L'affaire une fois devant le juge des flagrants délits, ce 23 mars, ne manque pas d'intérêt aux yeux de tous. Le public a même applaudi à la fin du procès. Les faits en eux mêmes sont révélateurs. Les coupables ne sont pas ceux qui sont à la barre, selon Me Blessi, avocat de Fiéné Kouadio Romaric, mais qui a décidé de défendre aussi les autres prévenus. En prenant le cas d'Ibo, agent à la mairie de Songon, il aurait produit, selon le procès verbal, des attestations d'identité authentiques à base de faux documents.
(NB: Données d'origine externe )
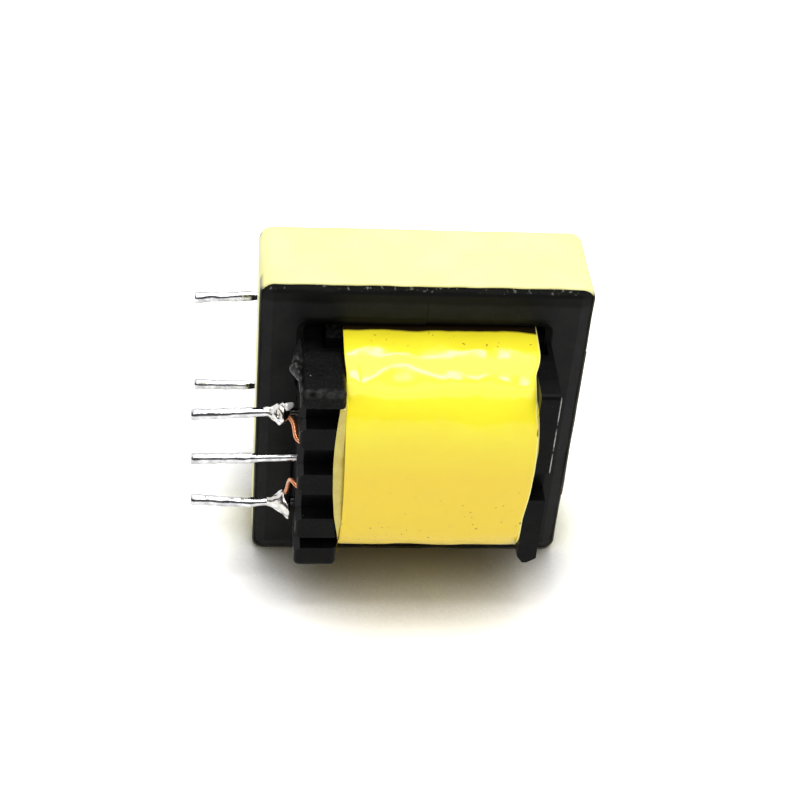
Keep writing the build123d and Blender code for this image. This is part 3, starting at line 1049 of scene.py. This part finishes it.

Mais, indique Me Blessi, il y a ce fait : « C'est le sous-préfet de Songon qui signe les attestations d'identité et c'est aussi lui qui a signé les pièces en question ». Par conséquent, il a le temps de vérifier si les pièces produites pour signer ce document sont régulières. Dans le procès verbal, le sous-préfet a expliqué qu'il n'a apposé aucune signature sur ces documents frauduleux. Sa signature, dit-il, a été falsifiée. L'administrateur ajoute que le cachet sur les documents frauduleux n'est plus valable dans sa sous-préfecture. Me Blessi pense plutôt que ce cachet est régulier. « J'ai été à la sous-préfecture de Songon et j'ai vérifié », charge-t-il. Mieux, la signature serait celle authentique du sous-préfet. Ces constats troublants, selon l'avocat ne manquent pas d'intérêt. D'autant que, ajoute-t-il, des responsables de commissariats sont forcement impliqués dans le faux. « Qu'on remonte les dossiers jusqu'aux vrais coupables », a conclu l'avocat. Sa plaidoirie n'a laissé personne indifférent. De sorte que le président du tribunal décide de libérer les prévenus. « Socrate, Ibo, Youan Bi, Fiéné et Bill, vous pouvez rentrer à la maison » lance-t-il. Tonnerre d'applaudissements dans la salle d'audience. Cette affaire mérite plus d'intérêt. En effet, s'il est vrai que ces démarcheurs sont les intermédiaires entre les corrupteurs et les corrompus, il convient de s'interroger si ceux qui favorisent ces actes en premier ressort ne sont pas les garants des institutions.